◆ WORK TO DO ◆
Repeat the line that contains "5, 1.4, parts)", the line that contains "before = set(bpy.data.objects)", and all lines between them, exactly and with no other lines.

◆ LISTING ◆

____

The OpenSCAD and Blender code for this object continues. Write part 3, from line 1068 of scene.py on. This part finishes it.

____

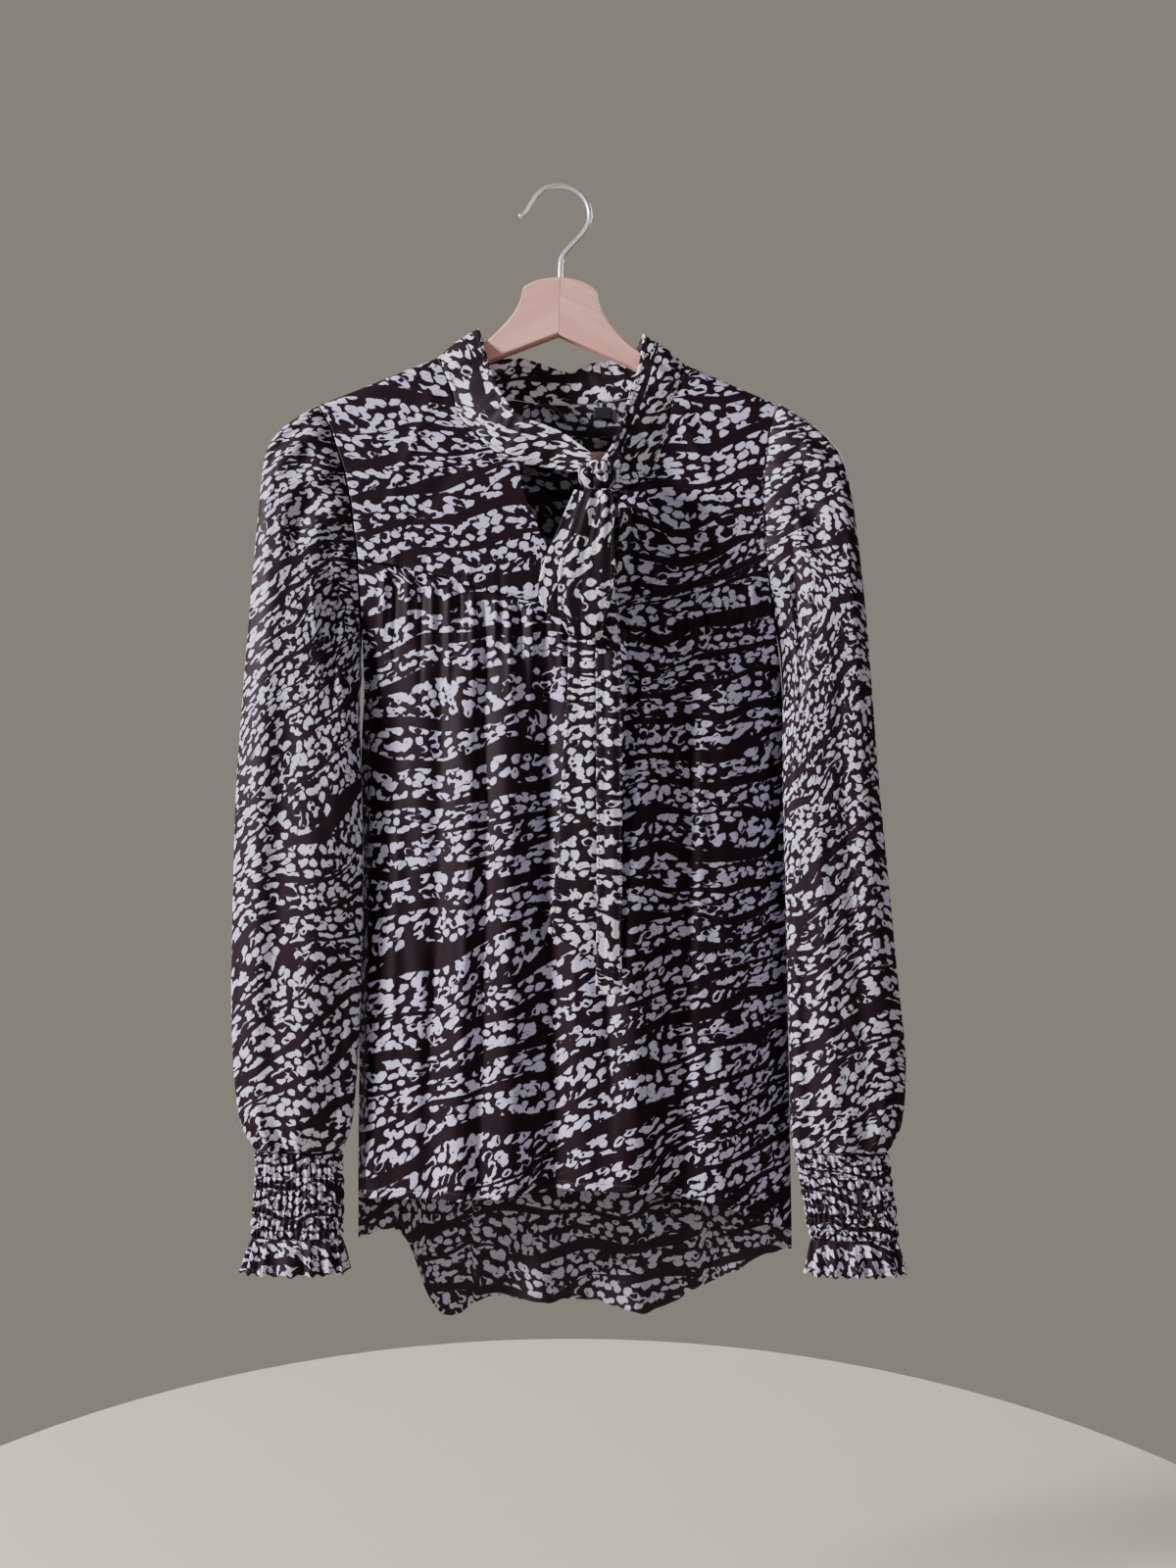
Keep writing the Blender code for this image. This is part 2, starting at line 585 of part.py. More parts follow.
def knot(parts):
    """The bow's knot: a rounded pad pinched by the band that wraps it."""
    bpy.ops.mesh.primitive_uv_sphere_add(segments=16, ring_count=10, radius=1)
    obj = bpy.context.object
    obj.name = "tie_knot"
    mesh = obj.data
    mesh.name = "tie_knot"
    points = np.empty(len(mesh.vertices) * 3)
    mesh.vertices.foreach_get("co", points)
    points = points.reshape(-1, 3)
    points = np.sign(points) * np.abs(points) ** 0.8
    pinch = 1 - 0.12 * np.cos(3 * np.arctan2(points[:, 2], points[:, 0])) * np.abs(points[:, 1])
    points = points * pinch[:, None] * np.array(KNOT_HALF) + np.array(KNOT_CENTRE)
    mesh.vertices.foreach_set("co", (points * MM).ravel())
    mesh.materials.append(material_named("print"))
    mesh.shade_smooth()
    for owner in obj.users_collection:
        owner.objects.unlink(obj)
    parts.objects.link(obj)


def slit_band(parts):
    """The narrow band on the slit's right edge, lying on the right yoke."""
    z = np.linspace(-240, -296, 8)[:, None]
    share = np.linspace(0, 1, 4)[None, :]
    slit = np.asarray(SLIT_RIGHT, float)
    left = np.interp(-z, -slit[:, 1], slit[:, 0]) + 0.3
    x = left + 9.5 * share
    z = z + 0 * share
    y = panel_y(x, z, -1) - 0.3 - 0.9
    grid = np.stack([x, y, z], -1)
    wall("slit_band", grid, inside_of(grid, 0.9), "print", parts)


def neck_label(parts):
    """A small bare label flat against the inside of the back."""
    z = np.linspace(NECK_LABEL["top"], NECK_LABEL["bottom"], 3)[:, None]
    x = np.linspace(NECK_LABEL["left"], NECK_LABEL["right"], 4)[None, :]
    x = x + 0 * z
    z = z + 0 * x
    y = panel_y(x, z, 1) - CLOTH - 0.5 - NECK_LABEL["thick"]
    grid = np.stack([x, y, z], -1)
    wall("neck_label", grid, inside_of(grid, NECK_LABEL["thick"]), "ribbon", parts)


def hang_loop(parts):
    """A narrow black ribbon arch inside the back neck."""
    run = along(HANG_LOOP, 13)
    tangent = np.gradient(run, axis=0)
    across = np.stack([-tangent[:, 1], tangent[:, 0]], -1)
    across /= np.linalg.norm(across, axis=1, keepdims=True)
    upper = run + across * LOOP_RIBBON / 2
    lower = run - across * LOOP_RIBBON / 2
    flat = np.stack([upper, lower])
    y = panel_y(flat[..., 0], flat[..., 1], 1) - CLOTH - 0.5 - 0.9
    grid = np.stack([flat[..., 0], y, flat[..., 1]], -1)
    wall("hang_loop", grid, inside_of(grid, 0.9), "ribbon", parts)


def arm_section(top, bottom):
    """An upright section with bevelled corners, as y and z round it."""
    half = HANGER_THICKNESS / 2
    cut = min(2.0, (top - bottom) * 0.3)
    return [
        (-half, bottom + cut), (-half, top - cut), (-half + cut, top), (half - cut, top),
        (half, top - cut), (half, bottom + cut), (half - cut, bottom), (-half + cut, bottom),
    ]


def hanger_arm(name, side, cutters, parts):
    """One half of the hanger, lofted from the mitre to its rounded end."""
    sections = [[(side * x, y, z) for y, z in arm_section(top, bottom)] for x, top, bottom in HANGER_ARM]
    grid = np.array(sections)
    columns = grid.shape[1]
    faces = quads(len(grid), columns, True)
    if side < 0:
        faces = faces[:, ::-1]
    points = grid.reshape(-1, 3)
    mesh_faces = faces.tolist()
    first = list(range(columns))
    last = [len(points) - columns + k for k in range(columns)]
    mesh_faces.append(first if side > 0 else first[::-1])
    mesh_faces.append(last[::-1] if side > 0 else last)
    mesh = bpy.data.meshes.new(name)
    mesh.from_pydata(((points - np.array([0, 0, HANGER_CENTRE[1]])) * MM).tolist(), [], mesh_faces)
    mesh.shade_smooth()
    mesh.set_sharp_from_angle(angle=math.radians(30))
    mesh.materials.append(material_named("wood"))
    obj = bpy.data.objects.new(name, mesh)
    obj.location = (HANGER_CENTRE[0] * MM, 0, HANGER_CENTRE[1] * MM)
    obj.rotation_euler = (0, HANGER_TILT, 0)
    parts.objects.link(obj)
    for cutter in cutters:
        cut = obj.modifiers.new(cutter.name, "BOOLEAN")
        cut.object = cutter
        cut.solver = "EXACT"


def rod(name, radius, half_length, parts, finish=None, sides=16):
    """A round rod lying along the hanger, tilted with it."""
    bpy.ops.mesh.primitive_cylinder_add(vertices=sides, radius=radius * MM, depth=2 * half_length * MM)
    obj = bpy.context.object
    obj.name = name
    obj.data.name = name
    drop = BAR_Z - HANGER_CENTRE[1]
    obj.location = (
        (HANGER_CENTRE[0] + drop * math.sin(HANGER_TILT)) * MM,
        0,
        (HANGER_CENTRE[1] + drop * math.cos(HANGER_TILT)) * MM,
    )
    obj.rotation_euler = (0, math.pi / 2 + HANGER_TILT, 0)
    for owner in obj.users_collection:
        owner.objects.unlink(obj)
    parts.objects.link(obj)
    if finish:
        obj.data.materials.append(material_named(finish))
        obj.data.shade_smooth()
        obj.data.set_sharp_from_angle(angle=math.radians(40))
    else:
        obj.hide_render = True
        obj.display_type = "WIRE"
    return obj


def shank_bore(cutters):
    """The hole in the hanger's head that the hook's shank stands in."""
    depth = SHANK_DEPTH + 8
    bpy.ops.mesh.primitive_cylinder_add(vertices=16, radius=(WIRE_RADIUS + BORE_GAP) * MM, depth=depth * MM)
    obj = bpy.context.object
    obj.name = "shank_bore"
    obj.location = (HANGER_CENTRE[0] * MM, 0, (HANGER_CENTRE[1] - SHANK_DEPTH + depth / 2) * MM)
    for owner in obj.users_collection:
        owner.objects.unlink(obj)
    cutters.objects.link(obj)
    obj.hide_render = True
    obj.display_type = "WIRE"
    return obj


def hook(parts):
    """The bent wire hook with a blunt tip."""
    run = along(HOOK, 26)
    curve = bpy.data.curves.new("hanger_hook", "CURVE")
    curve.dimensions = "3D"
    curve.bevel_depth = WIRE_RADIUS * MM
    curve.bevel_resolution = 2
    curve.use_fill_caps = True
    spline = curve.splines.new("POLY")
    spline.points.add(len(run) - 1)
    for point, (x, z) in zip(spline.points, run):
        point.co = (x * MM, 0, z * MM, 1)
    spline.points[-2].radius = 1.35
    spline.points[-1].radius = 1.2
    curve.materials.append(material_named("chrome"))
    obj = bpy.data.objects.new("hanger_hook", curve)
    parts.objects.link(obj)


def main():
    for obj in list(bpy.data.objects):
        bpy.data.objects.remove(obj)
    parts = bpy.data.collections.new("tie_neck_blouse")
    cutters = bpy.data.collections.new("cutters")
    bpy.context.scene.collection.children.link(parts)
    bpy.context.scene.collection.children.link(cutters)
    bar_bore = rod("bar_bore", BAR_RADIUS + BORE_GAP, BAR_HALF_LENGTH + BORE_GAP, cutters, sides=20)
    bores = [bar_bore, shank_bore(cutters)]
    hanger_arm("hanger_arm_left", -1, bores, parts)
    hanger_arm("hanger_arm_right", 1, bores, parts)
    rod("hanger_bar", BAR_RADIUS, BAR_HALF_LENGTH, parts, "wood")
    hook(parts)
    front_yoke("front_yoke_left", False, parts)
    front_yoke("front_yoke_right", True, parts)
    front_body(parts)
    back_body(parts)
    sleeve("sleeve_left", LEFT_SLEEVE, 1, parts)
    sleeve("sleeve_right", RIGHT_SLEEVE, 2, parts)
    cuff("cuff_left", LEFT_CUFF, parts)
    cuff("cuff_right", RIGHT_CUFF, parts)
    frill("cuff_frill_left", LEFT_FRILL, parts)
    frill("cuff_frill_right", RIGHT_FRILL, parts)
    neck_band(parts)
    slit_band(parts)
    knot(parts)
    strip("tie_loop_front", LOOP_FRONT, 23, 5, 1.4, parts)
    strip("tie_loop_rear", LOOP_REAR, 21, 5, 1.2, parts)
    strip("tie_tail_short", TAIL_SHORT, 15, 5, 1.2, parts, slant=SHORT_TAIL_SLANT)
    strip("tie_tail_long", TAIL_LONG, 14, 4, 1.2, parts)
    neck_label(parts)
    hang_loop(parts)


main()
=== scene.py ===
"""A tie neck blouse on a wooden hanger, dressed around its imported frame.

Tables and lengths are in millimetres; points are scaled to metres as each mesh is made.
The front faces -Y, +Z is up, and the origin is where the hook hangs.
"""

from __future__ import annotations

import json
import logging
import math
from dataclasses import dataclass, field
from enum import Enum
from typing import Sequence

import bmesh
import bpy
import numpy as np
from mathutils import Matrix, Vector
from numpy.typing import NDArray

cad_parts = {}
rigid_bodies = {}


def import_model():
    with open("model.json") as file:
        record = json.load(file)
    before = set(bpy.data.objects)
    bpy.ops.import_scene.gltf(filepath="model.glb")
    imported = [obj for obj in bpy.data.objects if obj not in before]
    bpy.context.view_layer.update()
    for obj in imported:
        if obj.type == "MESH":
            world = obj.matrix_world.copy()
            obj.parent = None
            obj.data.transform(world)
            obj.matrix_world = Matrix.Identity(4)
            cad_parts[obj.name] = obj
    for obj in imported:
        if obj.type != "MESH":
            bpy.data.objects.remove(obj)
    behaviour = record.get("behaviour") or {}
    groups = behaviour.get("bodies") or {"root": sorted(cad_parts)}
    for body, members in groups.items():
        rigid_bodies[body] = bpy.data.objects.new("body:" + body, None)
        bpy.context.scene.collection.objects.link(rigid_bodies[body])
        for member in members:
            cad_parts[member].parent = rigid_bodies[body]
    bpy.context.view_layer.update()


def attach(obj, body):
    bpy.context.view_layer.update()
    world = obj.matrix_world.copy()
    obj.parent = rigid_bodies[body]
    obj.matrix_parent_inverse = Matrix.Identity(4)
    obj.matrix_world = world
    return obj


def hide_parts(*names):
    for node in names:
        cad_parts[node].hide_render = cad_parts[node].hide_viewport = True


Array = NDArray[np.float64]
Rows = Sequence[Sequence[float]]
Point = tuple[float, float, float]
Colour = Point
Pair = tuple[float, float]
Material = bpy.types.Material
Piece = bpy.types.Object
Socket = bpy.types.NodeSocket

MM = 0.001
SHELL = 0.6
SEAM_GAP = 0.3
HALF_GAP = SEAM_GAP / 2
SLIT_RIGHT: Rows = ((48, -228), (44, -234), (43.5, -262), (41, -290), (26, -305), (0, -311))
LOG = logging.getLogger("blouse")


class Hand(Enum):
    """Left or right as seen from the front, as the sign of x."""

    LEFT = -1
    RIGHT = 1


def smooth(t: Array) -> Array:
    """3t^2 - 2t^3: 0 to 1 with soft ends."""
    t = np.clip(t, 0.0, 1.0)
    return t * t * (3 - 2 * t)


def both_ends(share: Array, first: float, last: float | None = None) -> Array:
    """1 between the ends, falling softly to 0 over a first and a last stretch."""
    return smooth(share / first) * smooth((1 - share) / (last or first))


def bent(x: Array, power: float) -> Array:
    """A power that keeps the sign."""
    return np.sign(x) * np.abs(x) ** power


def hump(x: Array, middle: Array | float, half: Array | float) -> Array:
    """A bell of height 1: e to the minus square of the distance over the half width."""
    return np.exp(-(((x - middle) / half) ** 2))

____

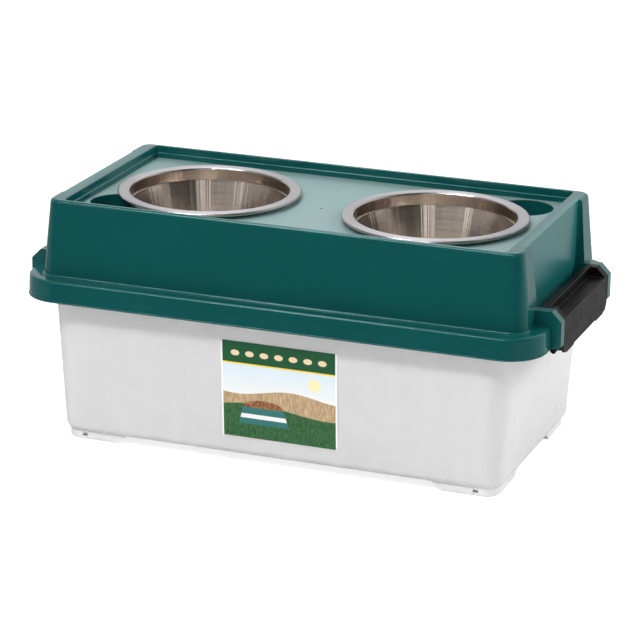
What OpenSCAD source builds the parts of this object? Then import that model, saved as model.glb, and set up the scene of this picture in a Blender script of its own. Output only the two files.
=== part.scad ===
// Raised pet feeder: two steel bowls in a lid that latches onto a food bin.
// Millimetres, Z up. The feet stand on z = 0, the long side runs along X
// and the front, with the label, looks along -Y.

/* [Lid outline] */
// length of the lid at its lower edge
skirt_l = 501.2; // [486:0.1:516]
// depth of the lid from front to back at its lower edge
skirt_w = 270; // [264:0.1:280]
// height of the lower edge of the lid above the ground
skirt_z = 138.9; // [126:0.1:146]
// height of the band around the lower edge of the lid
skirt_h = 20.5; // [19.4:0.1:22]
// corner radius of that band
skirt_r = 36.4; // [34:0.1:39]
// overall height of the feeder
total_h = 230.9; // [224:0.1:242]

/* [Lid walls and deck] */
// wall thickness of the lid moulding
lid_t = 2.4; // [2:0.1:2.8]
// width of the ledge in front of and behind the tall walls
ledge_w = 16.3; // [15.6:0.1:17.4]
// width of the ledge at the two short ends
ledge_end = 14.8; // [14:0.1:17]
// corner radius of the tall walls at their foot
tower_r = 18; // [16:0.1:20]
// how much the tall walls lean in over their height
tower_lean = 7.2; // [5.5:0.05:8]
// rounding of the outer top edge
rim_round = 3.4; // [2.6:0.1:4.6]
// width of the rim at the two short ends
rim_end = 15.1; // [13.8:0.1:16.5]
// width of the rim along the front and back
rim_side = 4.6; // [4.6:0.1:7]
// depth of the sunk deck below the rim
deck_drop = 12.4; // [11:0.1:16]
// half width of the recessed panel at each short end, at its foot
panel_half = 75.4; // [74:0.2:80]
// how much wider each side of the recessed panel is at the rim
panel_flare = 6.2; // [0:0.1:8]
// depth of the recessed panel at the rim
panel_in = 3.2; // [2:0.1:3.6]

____

◆ EXERCISE ANSWER ◆
    strip("tie_loop_front", LOOP_FRONT, 23, 5, 1.4, parts)
    strip("tie_loop_rear", LOOP_REAR, 21, 5, 1.2, parts)
    strip("tie_tail_short", TAIL_SHORT, 15, 5, 1.2, parts, slant=SHORT_TAIL_SLANT)
    strip("tie_tail_long", TAIL_LONG, 14, 4, 1.2, parts)
    neck_label(parts)
    hang_loop(parts)


main()
=== scene.py ===
"""A tie neck blouse on a wooden hanger, dressed around its imported frame.

Tables and lengths are in millimetres; points are scaled to metres as each mesh is made.
The front faces -Y, +Z is up, and the origin is where the hook hangs.
"""

from __future__ import annotations

import json
import logging
import math
from dataclasses import dataclass, field
from enum import Enum
from typing import Sequence

import bmesh
import bpy
import numpy as np
from mathutils import Matrix, Vector
from numpy.typing import NDArray

cad_parts = {}
rigid_bodies = {}


def import_model():
    with open("model.json") as file:
        record = json.load(file)
    before = set(bpy.data.objects)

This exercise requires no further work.